Don Victorino’s downward spiral from enthused evangelism to sin and anguish to what he deems as the release of suicide can only be a cop-out of characterization. In the tenacious theology of the Church, taking one’s life is taking the mortification of flesh a little too literally. It represents a damnable, unforgivable act for a priest to commit self-murder, even as an act of repentance. Such an act is tantamount to self-excommunication: to be buried without sacrament, away from the blessed dead. That is a deterrent from a path of self-destruction that is seldom overlooked. Pain at the threshold of death, but not naked death, is more their style.

Yes, in the overall scheme of things, the priest’s impending death by his own hands serves the film’s grander theme, and that is the capitulation of the secular priest to pagan catholicity. Genuine angustia, however, consists in carrying one’s cross and reliving the passion of Christ. Suicide is the easy way out. But shouldn’t we relish that this film attempted the reversal of Catholicism, in favor of indigenous religion, or at least a union between those two schools of spirituality? Shouldn't we be thankful for the spectacle of one of them all but defrocked from a hieratic place on the pedestal?

If it were set in more contemporary and Freudian times, Angustia may have kept itself honest at mirroring verisimilitude and describing actual psychological states. But even without it, one can cite Bunuel as an exemplar at dissecting and exhibiting these sacerdotal figures with accuracy through sophisticated surrealism, realizing the resilience, persistence and expedience of these men beneath cowls: these priests are no pushovers, never self-defeatist, so that even this arch-critic of the Church was often between two minds about them, later on becoming “fond” of these clerics as benign pets, or as worthy adversaries, as film critic Pauline Kael once put it.

Detail after detail paints a promising beginning for Angustia, but the protagonist's credible transformation is not forthcoming. Don Victorino Hernandez is presented as someone with vast reserves of evangelical will and zeal. He is as fond of botany and pious to the Virgin Mary as St. Francis was of animals. Also, he is undertaking a grandiose mission to convert the Agtas of the mountains of Bicol. Once, at the edge of the forest, he finds one playing cat and mouse with another Agta. He promptly converts Dunag to Catholicism and falls in love with her. They soon partake of carnal knowledge everywhere, even in the confessional. He then converts Dunag’s pursuer as well. Big mistake. The two Agtas court under his nose and decide to marry. Priest goes suddenly psycho and kills them with his own hands. Then he starts to see their ghosts. 

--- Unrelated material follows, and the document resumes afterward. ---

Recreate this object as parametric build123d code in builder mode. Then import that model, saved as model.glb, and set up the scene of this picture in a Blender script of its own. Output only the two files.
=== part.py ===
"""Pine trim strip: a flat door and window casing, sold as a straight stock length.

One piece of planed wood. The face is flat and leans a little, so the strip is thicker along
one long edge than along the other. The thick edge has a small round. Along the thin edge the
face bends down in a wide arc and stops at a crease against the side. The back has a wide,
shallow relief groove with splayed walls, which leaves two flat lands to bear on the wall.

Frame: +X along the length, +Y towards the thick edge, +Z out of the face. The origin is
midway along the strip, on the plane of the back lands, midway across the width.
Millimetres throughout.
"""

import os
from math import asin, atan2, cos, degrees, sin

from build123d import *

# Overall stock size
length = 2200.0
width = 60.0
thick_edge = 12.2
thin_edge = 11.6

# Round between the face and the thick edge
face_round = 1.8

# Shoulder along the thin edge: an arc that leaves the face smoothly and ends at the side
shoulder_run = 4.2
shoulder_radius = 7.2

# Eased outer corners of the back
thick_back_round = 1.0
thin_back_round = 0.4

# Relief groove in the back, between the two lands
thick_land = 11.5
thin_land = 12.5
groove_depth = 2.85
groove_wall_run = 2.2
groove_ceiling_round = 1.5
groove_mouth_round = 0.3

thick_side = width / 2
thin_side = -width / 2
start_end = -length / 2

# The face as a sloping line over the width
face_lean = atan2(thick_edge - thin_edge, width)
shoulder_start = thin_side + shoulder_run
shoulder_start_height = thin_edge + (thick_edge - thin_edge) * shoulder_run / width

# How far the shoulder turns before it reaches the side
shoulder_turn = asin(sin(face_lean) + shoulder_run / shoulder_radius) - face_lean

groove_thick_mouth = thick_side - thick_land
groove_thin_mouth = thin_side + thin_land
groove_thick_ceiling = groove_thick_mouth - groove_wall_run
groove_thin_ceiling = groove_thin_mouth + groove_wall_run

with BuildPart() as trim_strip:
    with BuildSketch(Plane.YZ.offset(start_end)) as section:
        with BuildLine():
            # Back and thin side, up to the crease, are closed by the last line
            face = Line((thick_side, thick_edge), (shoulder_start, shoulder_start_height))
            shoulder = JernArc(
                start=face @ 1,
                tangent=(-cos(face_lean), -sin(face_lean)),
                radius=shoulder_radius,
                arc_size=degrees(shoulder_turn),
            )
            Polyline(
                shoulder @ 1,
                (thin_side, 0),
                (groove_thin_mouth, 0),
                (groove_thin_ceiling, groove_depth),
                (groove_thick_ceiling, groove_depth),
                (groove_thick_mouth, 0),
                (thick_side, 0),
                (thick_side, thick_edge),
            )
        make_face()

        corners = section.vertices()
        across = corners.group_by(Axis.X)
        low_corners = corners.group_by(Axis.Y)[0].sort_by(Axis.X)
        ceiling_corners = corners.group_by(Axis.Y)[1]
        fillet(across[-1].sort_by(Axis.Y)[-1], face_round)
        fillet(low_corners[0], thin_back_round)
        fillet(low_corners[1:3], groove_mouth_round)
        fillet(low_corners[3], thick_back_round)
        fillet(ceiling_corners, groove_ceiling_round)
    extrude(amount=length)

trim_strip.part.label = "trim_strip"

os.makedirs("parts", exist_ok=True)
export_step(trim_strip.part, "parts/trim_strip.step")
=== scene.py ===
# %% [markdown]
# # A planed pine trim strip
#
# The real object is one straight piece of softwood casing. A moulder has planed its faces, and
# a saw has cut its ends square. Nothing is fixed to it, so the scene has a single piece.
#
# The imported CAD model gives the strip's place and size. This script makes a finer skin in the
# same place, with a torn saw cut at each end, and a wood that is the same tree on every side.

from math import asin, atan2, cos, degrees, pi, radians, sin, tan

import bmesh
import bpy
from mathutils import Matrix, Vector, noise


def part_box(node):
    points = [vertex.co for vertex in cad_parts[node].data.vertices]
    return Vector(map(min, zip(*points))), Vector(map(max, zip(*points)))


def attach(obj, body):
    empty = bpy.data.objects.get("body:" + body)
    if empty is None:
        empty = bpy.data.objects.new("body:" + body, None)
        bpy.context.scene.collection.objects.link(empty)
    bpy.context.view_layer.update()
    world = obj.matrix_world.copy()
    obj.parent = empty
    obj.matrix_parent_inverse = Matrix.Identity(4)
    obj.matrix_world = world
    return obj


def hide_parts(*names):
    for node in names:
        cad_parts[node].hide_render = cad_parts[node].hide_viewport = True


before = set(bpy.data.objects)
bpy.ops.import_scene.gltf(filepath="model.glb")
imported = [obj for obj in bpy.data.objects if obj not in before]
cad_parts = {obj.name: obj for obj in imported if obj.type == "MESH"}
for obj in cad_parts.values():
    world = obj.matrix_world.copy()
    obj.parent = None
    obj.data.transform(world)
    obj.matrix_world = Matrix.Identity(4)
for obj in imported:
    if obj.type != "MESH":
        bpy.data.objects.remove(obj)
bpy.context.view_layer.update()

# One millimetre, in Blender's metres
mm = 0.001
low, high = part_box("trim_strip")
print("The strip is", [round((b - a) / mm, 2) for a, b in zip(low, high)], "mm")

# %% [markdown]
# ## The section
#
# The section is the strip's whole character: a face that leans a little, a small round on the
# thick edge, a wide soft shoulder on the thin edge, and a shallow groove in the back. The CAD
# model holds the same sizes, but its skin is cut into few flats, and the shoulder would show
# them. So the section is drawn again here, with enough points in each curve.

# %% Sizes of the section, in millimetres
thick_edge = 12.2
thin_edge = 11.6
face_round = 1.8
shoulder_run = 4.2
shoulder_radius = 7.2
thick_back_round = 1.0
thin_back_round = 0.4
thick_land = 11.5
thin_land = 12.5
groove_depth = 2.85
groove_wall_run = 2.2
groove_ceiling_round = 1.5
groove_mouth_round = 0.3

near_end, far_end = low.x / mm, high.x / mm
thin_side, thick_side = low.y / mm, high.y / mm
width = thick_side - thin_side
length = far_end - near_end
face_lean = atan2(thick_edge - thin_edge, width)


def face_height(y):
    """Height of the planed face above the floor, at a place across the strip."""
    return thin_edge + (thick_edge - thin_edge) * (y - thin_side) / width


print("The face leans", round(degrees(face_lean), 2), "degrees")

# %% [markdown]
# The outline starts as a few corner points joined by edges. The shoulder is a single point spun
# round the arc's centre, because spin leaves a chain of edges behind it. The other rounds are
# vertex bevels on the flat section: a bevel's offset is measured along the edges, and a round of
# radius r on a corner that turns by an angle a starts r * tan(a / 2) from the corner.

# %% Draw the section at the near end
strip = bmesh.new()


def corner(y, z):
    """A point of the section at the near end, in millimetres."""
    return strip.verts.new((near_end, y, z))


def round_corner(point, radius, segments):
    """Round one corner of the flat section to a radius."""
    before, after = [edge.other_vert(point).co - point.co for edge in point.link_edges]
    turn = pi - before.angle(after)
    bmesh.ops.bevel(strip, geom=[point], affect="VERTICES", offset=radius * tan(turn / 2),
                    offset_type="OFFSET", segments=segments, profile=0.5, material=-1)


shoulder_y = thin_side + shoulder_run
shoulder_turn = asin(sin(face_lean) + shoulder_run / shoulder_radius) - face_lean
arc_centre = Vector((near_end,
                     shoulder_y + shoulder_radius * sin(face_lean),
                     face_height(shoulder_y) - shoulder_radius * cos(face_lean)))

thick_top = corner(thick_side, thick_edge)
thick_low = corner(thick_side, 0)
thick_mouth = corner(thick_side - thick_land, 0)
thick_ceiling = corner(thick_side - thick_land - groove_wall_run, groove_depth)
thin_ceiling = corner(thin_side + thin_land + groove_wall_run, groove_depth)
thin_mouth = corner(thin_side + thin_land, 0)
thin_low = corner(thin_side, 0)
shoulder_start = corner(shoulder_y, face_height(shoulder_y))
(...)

What begins as liturgical drama (i.e. Don Victorino Hernandez, ensconced deep in his forest paradise, a paradise expressed in his love for wild flora, and the bliss of the Eucharist, expressed in the dead language of Latin, is about to lose it all) turns into Jacobean drama, with sensational elements of murder, sex and acts that can't be washed away so easily like laundry, before morphing into something no less incongruous: the implicit apostasy of the priest, that is, his implicit reverse conversion by a Christianized babaylan, who represents the syncretism of indigenous and foreign beliefs. Then the act that one can already prefigure. 

Does this make believers, as it were, out of us? Don Victorino Hernandez's fatal trajectory has been done to the point of indifference already, too pat, and yet unearned, in its inevitability, in many a film or work of literature. Real, priestly anguish is sadomasochistic, but not fatal: manifested in the belief of unworthiness, the vow of poverty, the mortification of the flesh, self-flagellation, self-abnegation, the ritual crowning of thorns. Hence an ending true to that tradition seems more plausible: the priest driven from our midst, like Bunuel's Nazarin bearing all his burdens, or Bresson's priest of Ambricourt, despite terminal sickness, dedicating himself to his duties, with graceful anguish in his heart, until the very end.